Short task:
Provide a single number: the count of lines containing the string "follow".

Data for this task:
┄┄┄┄┄┄┄┄┄┄
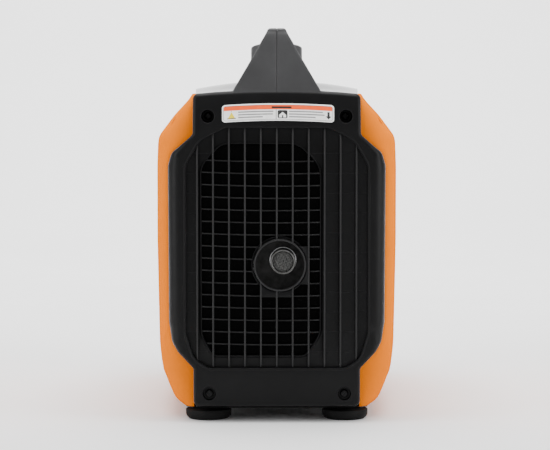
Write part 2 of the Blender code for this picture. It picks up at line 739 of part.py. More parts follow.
# ------------------------------------------------------------------ handle
def handle():
    """A box-section arch in two mirrored halves that meet at a vertical seam on the centre line."""
    for name, side in (("handle_left_half", -1), ("handle_right_half", 1)):
        bm = bmesh.new()
        loops = []
        for outer_y, outer_z, inner_y, inner_z, half, radius in HANDLE_SECTIONS:
            outer = Vector((0, outer_y, outer_z))
            inner = Vector((0, inner_y, inner_z))
            depth = (inner - outer).length
            down = (inner - outer) / depth
            ring = []
            for across, along in handle_section(half, depth, radius):
                ring.append(outer + down * along + Vector((side * across, 0, 0)))
            loops.append(ring)
        rows = skin(bm, loops)
        bm.faces.new(rows[0])
        bm.faces.new(rows[-1])
        smooth(from_bmesh(name, bm, "handle_plastic"), 50)


def handle_section(half, depth, radius):
    """Right half of the handle's section: across and along, from the seam's outer edge to its inner edge."""
    seam = GAP / 2
    groove = SEAM_CHAMFER
    points = [(seam, groove), (seam + groove, 0.0)]
    for corner, start in (((half - radius, radius), 90), ((half - radius, depth - radius), 0)):
        for step in range(4):
            angle = math.radians(start - 30 * step)
            points.append((corner[0] + radius * math.cos(angle), corner[1] - radius * math.sin(angle)))
    return points + [(seam + groove, depth), (seam, depth - groove)]


# ------------------------------------------------------------------ fuel tank and cap
CAP_TOP = 0.3950
NECK_TOP = 0.3770


def fuel_tank():
    """Blow-moulded tank; its filler neck is open and reaches the cap."""
    outline = rectangle(-0.105, -0.085, 0.105, 0.165, 0.025, 2)
    tank = plate("fuel_tank", [outline], 0.290, 0.352, "Z", "tank_plastic")
    bevel(tank, 0.010, 1, 60)
    join(tank, rod("neck", 0.0260, (0, FUEL_Y, 0.345), (0, FUEL_Y, NECK_TOP), segments=24))
    cut(tank, plate("inside", [offset(outline, -0.003)], 0.2935, 0.3485, "Z"))
    cut(tank, rod("bore", 0.0225, (0, FUEL_Y, 0.340), (0, FUEL_Y, 0.400), segments=24))


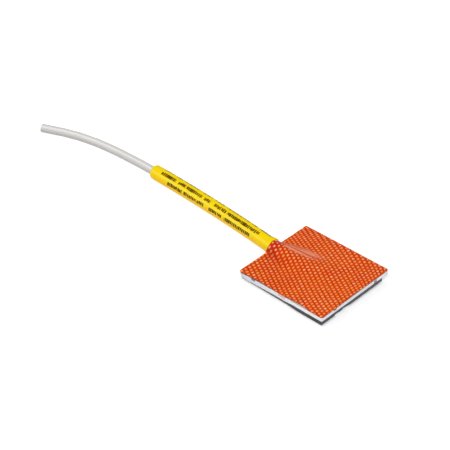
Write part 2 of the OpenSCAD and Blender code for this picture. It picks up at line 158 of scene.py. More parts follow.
# The cores that the cut shows: the slot and the two colours of each one's insulation
CORE_RING = 0.46
CORE_R = 0.39
CORE_BORE_R = 0.25
STRAND_R = 0.074
STRAND_RING = 0.155
CORES = [
    ("white_core", (0.93, 0.93, 0.91), (0.88, 0.88, 0.86)),
    ("red_core", (0.8, 0.1, 0.08), (0.72, 0.08, 0.07)),
    ("red_core", (0.8, 0.1, 0.08), (0.72, 0.08, 0.07)),
]
TINNED = ((0.8, 0.78, 0.74), (0.72, 0.7, 0.66))

# The view: a pinhole camera fitted to the photograph, with its angles in degrees
PICTURE_PX = 450
FOCAL_PX = 1757
SHIFT_PX = (-0.5, -0.35)
VIEW_AZIMUTH = 39.49
VIEW_ELEVATION = 36.22
VIEW_ROLL = 2.87
VIEW_DISTANCE = 436
LOOK_AT = (-29.2, 1.5, 0)
SENSOR_WIDTH = 36

# The sleeve's arc has its own axes: out along it, to its side and above it. It slopes down
# from the hood until the sleeve's end rests on the floor.
BEND_R = SLEEVE_LENGTH / SLEEVE_BEND
REACH = BEND_R * math.sin(SLEEVE_BEND)
SLEEVE_DROP = math.asin(MOUTH[2] / math.hypot(REACH, SLEEVE_R)) - math.atan(SLEEVE_R / REACH)
HEADING = math.pi - SLEEVE_YAW
OUT = np.array([
    math.cos(HEADING) * math.cos(SLEEVE_DROP),
    math.sin(HEADING) * math.cos(SLEEVE_DROP),
    -math.sin(SLEEVE_DROP),
])
ASIDE = np.array([-math.sin(HEADING), math.cos(HEADING), 0])
ABOVE = np.cross(OUT, ASIDE)


def lead_point(s, side=0.0, height=0.0):
    """Points of the lead, s along its arc from the patch's edge."""
    s, side, height = np.broadcast_arrays(*(np.asarray(v, float)[..., None] for v in (s, side, height)))
    turn = s / BEND_R
    return (
        MOUTH
        + OUT * (BEND_R - side) * np.sin(turn)
        + ASIDE * (BEND_R - (BEND_R - side) * np.cos(turn))
        + ABOVE * height
    )


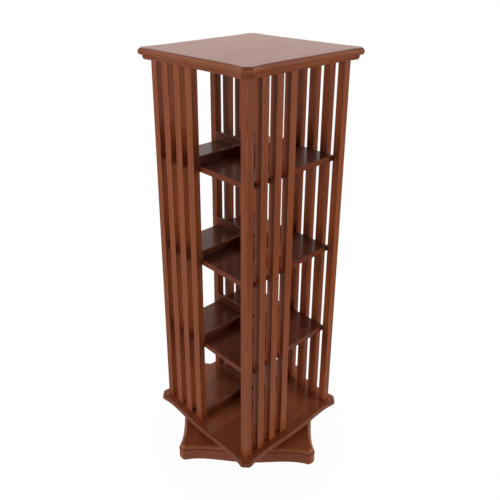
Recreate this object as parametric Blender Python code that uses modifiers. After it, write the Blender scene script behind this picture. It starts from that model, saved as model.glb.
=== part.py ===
"""A four-tier revolving bookcase in polished mahogany, modelled in metres with +Z up.

The square case of slats and shelves turns about a steel pole that stands on a moulded plinth.
The origin is on the floor, under the middle of the plinth. The plinth stands at 45 degrees to the case.
Seen from above, the four sides of the case follow each other round like a pinwheel: every side has a
corner post and its slats in one half, and stands open for books in the other half.
"""

import math

import bmesh
import bpy
from mathutils import Matrix, Vector

OBJECT_NAME = "revolving_bookcase"

SIDES = {"front": 0, "right": 1, "back": 2, "left": 3}  # quarter turns about +Z from the side at -Y
CORNERS = {"front_left": 0, "front_right": 1, "back_right": 2, "back_left": 3}
TIERS = ["bottom", "low", "mid", "high"]  # each stands on the board or shelf of its name

# Driving dimensions, in metres.
FIT_GAP = 0.0003  # between pieces that touch
CASE_HALF = 0.220  # axis to the outer faces of the slats
CLEAR_HEIGHT = 0.312  # between one shelf and the next
LOWEST_CLEAR_HEIGHT = 0.315  # between the bottom board and the lowest shelf
SHELF_THICKNESS = 0.019
SHELF_HOUSING = 0.002  # how far the shelves' corners go into the posts
SLAT_WIDTH = 0.029
SLAT_DEPTH = 0.025
SLATS_PER_SIDE = 3
EDGE_SOFTENING = 0.0012

STOP_HEIGHT = 0.033  # low strips that keep the books from being pushed through
STOP_THICKNESS = 0.010
STOP_CLEARANCE = 0.0064  # between the pole and the strips, and so the last slats, round it

TOP_OVERHANG = 0.029  # the widest line of the edge beyond the case, in the middle of a side
TOP_EAR_OVERHANG = 0.038  # the same at the corner ears
EAR_FLARE = 0.090  # length over which a side of the top swings out to its ear
TOP_CANT = 0.023
TOP_THICKNESS = 0.022
TOP_ROUND = 0.0105  # of the edge, above and below its middle
MOULDING_HEIGHT = 0.015
MOULDING_SETBACK = 0.010  # from the widest line of the top board
MOULDING_ROUND = 0.011
MOULDING_LEDGE = 0.023  # of its inner edge, behind the posts

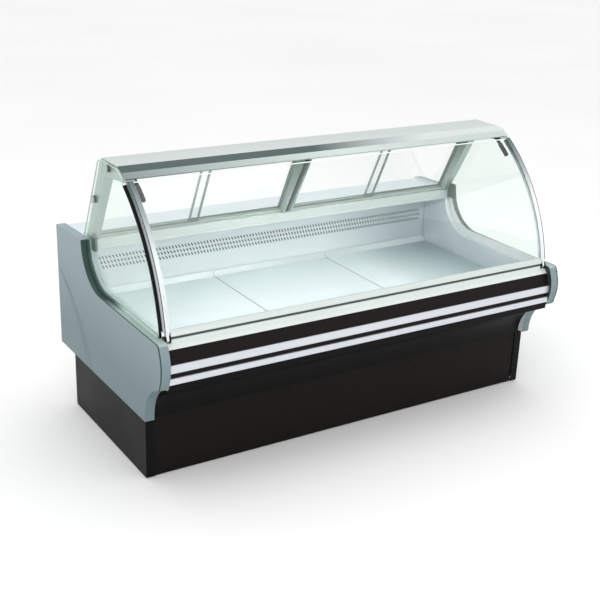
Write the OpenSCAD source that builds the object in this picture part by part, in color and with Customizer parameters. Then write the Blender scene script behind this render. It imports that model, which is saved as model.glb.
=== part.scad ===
// Refrigerated deli case with a tilting curved front glass, four rear sliding doors and a
// glass sided canopy. Units are millimetres. X runs along the case, -Y is the customer's side,
// +Z is up, and the origin is the middle of the footprint on the floor.

/* [Overall] */
// Width across the outsides of the two end panels
case_width = 2000; // [1700:50:2400]
// Thickness of one moulded end panel
panel_thick = 42; // [38:1:46]
// Height of the flat canopy top above the floor
canopy_height = 1207; // [1205:1:1209]

/* [Base] */
// How far each plinth side stands in from the end panel's outside
plinth_inset = 16; // [10:1:24]
// Front face of the plinth
plinth_front = -347; // [-350:1:-347]
// Rear face of the plinth
plinth_rear = 403; // [402:1:430]
// Height of the plinth, where the tub stands on it
plinth_height = 262; // [262:1:264]
// Side of the square tube of the base frame
tube_size = 36; // [30:1:38]
// Gap under the plinth sheets
floor_gap = 4; // [3:1:10]
// Radius of a levelling foot's pad
foot_radius = 17; // [14:1:17]

/* [End panels] */
// Height of the level sill under the side glass
sill_height = 640; // [640:1:642]
// Height of the end panel's top above the hollow curve
panel_top = 830; // [828:1:834]
// How far the top of the end panel falls towards the rear
panel_fall = 12; // [6:1:14]
// Radius of the hollow curve between the sill and the rear top
sweep_radius = 190; // [188:1:192]
// Rear edge of the end panel
panel_rear = 527; // [526:1:534]

/* [Tub] */
// Thickness of the foamed cheek inside each end panel
cheek_thick = 28; // [24:1:32]
// Thickness of the stainless lining
liner_thick = 1.5; // [1:0.5:2]
// Height of the tub's floor
floor_height = 312; // [310:1:316]
// Height of the deck's upper face
deck_height = 518; // [516:1:522]
// Gap between neighbouring deck pans
pan_gap = 2; // [1.5:0.5:4]

/* [Front glass] */
// Outer radius of the bent front glass
glass_radius = 792; // [791:1:793]
// Thickness of the bent front glass
glass_thick = 6; // [5:1:8]
// Width of the bright end frame of the front glass
frame_width = 24; // [22:1:30]
// Depth of the end frame, from the outside of the glass inwards
frame_depth = 20; // [16:1:20]
// Radius of the hinge pin at the foot of the end frame
pin_radius = 4; // [3:0.5:5]
// Running gap around the hinge pin and the fan shafts
running_gap = 0.05; // [0.03:0.01:0.09]
// Room left on each side of a pane in its slot
pane_play = 0.15; // [0.12:0.01:0.3]

/* [Rear doors] */
// Lean of the rear doors and posts from upright
door_lean = 25.6; // [25.2:0.2:26]
// Thickness of a door's edge profile
door_thick = 8; // [7:0.5:9]
// Overlap of the two doors of one bay
door_overlap = 41; // [30:1:50]
// Width of the upright edge profile of a door
edge_width = 8; // [8:1:12]

/* [Vents] */
// Slots in one row of the rear air panel
vent_count = 56; // [20:1:70]
// Rows of slots in the rear air panel
vent_rows = 3; // [1:1:3]

/* [Hidden] */
$fn = 48;

half = case_width / 2;
panel_in = half - panel_thick;
plinth_x = half - plinth_inset;
well_x = panel_in - cheek_thick;
frame_tube_x = plinth_x - 40;
sheet = 2;
frame_low = 26;
tube_wall = 2.5;
tray_top = frame_low + tube_size + sheet;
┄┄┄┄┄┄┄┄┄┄
Exercise solution:
3